Saved data entries
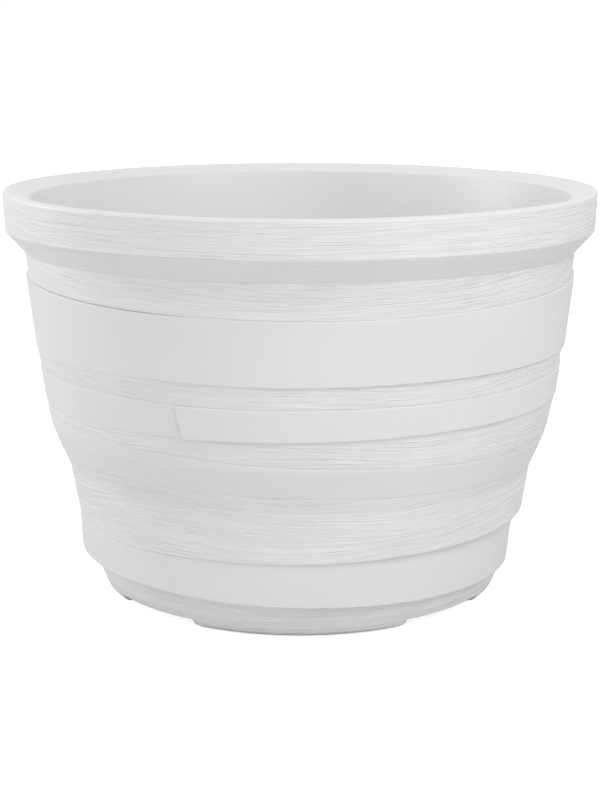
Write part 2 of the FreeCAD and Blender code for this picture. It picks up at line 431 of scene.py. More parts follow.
@dataclass(frozen=True)
class RotomouldedPolyethylene:
    """Linear low-density polyethylene, rotomoulded, with wood grain etched in the mould.

    It gives the eye a soft satin white: a faint orange peel on the smooth strips, and thin raised
    lines where the grain is cut, with painted shade, a darker colour, in the hollows between them.
    """

    name: str = "rotomoulded_polyethylene_white"
    polished: str = "#E3E3E3"
    etched: str = "#E9E9E9"
    # Painted shade: the darker colour laid in the hollows between the grain's raised lines.
    groove_shade: str = "#C9C9C9"
    smooth_roughness: float = 0.4
    grain_roughness: float = 0.56
    ior: float = 1.51
    peel_mm: float = 6.0
    line_heights_mm: tuple[float, float] = (4.6, 2.7)
    line_lengths_mm: tuple[float, float] = (250.0, 140.0)
    line_widths: tuple[float, float] = (0.06, 0.08)
    line_depth_mm: float = 0.2
    streak_detail: float = 2.0
    pore_height_mm: float = 1.1
    pore_length_mm: float = 9.0
    pore_share: float = 0.5
    peel_strength: float = 0.1
    peel_depth_mm: float = 0.5
    cloud_scale: float = 9.0
    # The most painted shade that the hollows between the grain's lines get.
    most_groove_shade: float = 0.15
    most_cloud: float = 0.12

    def make(self) -> bpy.types.Material:
        """Builds the material and returns it."""
        material = bpy.data.materials.new(self.name)
        material.use_nodes = True
        tree = material.node_tree
        tree.nodes.clear()
        place = add_node(tree, "ShaderNodeTexCoord", {}, {}).outputs["Object"]
        grain = add_node(tree, "ShaderNodeAttribute", {"attribute_name": "grain"}, {}).outputs["Fac"]
        flow = add_node(tree, "ShaderNodeAttribute", {"attribute_name": "flow"}, {}).outputs["Vector"]
        sizes = zip(self.line_lengths_mm, self.line_heights_mm, self.line_widths)
        wide, thin = (self.lines(tree, self.streaks(tree, flow, long, tall), width)
                      for long, tall, width in sizes)
        pores = self.streaks(tree, flow, self.pore_length_mm, self.pore_height_mm)
        peel = add_node(tree, "ShaderNodeTexNoise", {"noise_dimensions": "3D"},
                        {"Vector": place, "Scale": 1.0 / (self.peel_mm * MM), "Detail": 2.0}).outputs[0]
        cloud = add_node(tree, "ShaderNodeTexNoise", {"noise_dimensions": "3D"},
                         {"Vector": place, "Scale": self.cloud_scale, "Detail": 2.0}).outputs[0]
        both = add_node(tree, "ShaderNodeMath", {"operation": "ADD"}, {0: wide, 1: thin}).outputs[0]
        cut = add_node(tree, "ShaderNodeMath", {"operation": "MULTIPLY_ADD"},
                       {0: pores, 1: self.pore_share, 2: both}).outputs[0]
        held = add_node(tree, "ShaderNodeMath", {"operation": "MULTIPLY"}, {0: cut, 1: grain}).outputs[0]
        # Painted shade: a darker colour where the cut is low, in the hollows between the grain's raised
        # lines.
        low = add_node(tree, "ShaderNodeMapRange", {"clamp": True},
                       {"Value": cut, "From Min": 0.9, "From Max": 0.25, "To Min": 0.0,
                        "To Max": self.most_groove_shade}).outputs[0]
        groove_shaded = add_node(tree, "ShaderNodeMath", {"operation": "MULTIPLY"}, {0: low, 1: grain}).outputs[0]
        spread = add_node(tree, "ShaderNodeMapRange", {},
                          {"Value": cloud, "From Min": 0.3, "From Max": 0.7, "To Min": 0.0,
                           "To Max": self.most_cloud}).outputs[0]
        # The darker colour's share: painted shade between the grain's lines, plus cloudy tone at random.
        share = add_node(tree, "ShaderNodeMath", {"operation": "ADD", "use_clamp": True},
                         {0: groove_shaded, 1: spread}).outputs[0]
        body = add_node(tree, "ShaderNodeMix", {"data_type": "RGBA"},
                        {"Factor": grain, 6: linear(self.polished), 7: linear(self.etched)}).outputs[2]
        colour = add_node(tree, "ShaderNodeMix", {"data_type": "RGBA"},
                          {"Factor": share, 6: body, 7: linear(self.groove_shade)}).outputs[2]
        rough = add_node(tree, "ShaderNodeMapRange", {},
                         {"Value": grain, "To Min": self.smooth_roughness,
                          "To Max": self.grain_roughness}).outputs[0]
        fine = add_node(tree, "ShaderNodeBump", {},
                        {"Height": held, "Strength": 1.0,
                         "Distance": self.line_depth_mm * MM}).outputs[0]
        skin = add_node(tree, "ShaderNodeBump", {},
                        {"Height": peel, "Strength": self.peel_strength,
                         "Distance": self.peel_depth_mm * MM, "Normal": fine}).outputs[0]
        shader = add_node(tree, "ShaderNodeBsdfPrincipled", {},
                          {"Base Color": colour, "Roughness": rough, "IOR": self.ior, "Normal": skin})
        add_node(tree, "ShaderNodeOutputMaterial", {}, {"Surface": shader.outputs[0]})
        return material

    def streaks(self, tree: bpy.types.NodeTree, place: bpy.types.NodeSocket, length: float,
                height: float) -> bpy.types.NodeSocket:
        """Noise drawn out sideways, as wood grain lies.

        Args:
            tree: The node tree to add to.
            place: The place along the grain.
            length: Length of a streak in millimetres.
            height: Height of a streak in millimetres.

        Returns:
            The noise, from 0 to 1.
        """
        scale = (1.0 / (length * MM), 1.0 / (length * MM), 1.0 / (height * MM))
        drawn = add_node(tree, "ShaderNodeVectorMath", {"operation": "MULTIPLY"}, {0: place, 1: scale})
        return add_node(tree, "ShaderNodeTexNoise", {"noise_dimensions": "3D"},
                        {"Vector": drawn.outputs[0], "Scale": 1.0, "Detail": self.streak_detail}).outputs[0]

    def lines(self, tree: bpy.types.NodeTree, streak: bpy.types.NodeSocket,
              width: float) -> bpy.types.NodeSocket:
        """Thin raised lines where a streak's noise passes its middle.

        Args:
            tree: The node tree to add to.
            streak: The noise, from 0 to 1.
            width: How much of the noise's range a line takes.

        Returns:
            The lines, 1 on the crest and 0 beside it.
        """
        apart = add_node(tree, "ShaderNodeMath", {"operation": "SUBTRACT"}, {0: streak, 1: 0.5}).outputs[0]
        off = add_node(tree, "ShaderNodeMath", {"operation": "ABSOLUTE"}, {0: apart}).outputs[0]
        return add_node(tree, "ShaderNodeMapRange", {"interpolation_type": "SMOOTHSTEP"},
                        {"Value": off, "From Min": 0.0, "From Max": width, "To Min": 1.0,
                         "To Max": 0.0}).outputs[0]


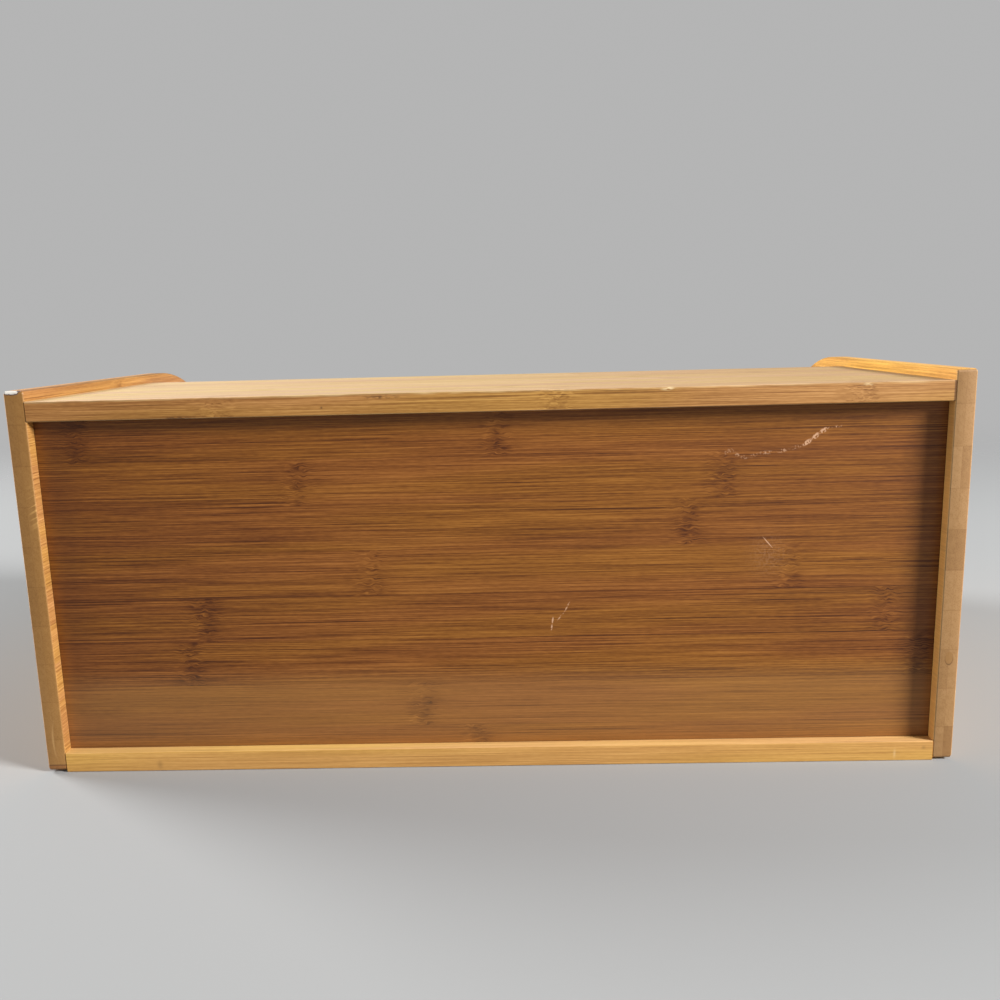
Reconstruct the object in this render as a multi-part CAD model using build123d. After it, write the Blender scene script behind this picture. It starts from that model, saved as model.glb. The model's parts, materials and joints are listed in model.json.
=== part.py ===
from build123d import *
from math import asin, atan2, ceil, cos, degrees, hypot, radians, sin
import os

# Bamboo roll-top bread box. Millimetres, +Z up, front towards -Y.
# The origin is the middle of the footprint, on the plane that the box stands on.

# Overall sizes
width = 400.0
depth = 275.0
height = 170.0

# Boards
side_thickness = 8.5
top_thickness = 8.5
bottom_thickness = 9.0
back_thickness = 4.5
side_lift = 0.8           # the side panels end this far above the underside of the box
top_drop = 4.5            # the side panels stand this far above the top board
top_depth = 137.0         # from the back edge to the front edge of the top board
back_recess = 5.5         # from the back edges in to the back panel
bottom_setback = 2.0      # from the front edges of the sides in to the bottom board
front_curve_radius = 125.0
corner_radius = 1.5
side_ease = 0.7
board_ease = 0.4
nosing_radius = 2.5

# Housing of the back panel in the boards round it
housing_depth = 3.0
housing_clearance = 0.25

# Tambour track, one arc routed in both side panels
front_land = 8.6          # wood between the track and the front edge
track_depth = 4.5
track_clearance = 0.5     # on each face of a tongue
track_end_margin = 1.5    # degrees of track past the last tongue

# Tambour
slat_pitch = 13.7
slat_gap = 0.3
slat_thickness = 5.5
slat_crown = 0.5
slat_edge_radius = 1.0
tongue_thickness = 4.0
tongue_chamfer = 0.5
tongue_end_clearance = 0.6
shoulder_clearance = 0.8
rail_width = 22.0
rail_thickness = 8.0
rail_edge_radius = 1.6
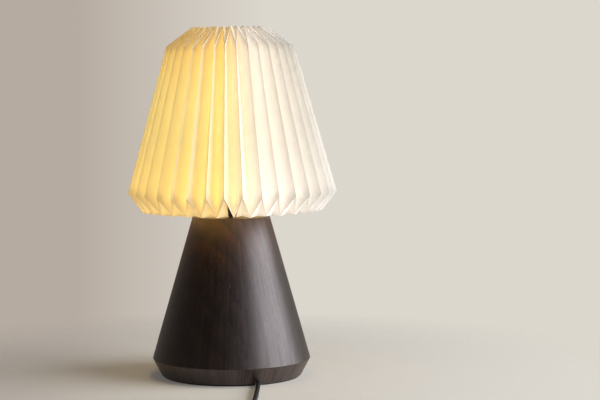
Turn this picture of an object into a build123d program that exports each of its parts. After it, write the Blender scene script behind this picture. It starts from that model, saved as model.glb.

* _Written task_: Start with the line that holds "Reconstruct the object" and finish with the line that holds "height = 170.0". Transcribe each line in between exactly, and those two as well.

* _Output of the exercise_:
Reconstruct the object in this render as a multi-part CAD model using build123d. After it, write the Blender scene script behind this picture. It starts from that model, saved as model.glb. The model's parts, materials and joints are listed in model.json.
=== part.py ===
from build123d import *
from math import asin, atan2, ceil, cos, degrees, hypot, radians, sin
import os

# Bamboo roll-top bread box. Millimetres, +Z up, front towards -Y.
# The origin is the middle of the footprint, on the plane that the box stands on.

# Overall sizes
width = 400.0
depth = 275.0
height = 170.0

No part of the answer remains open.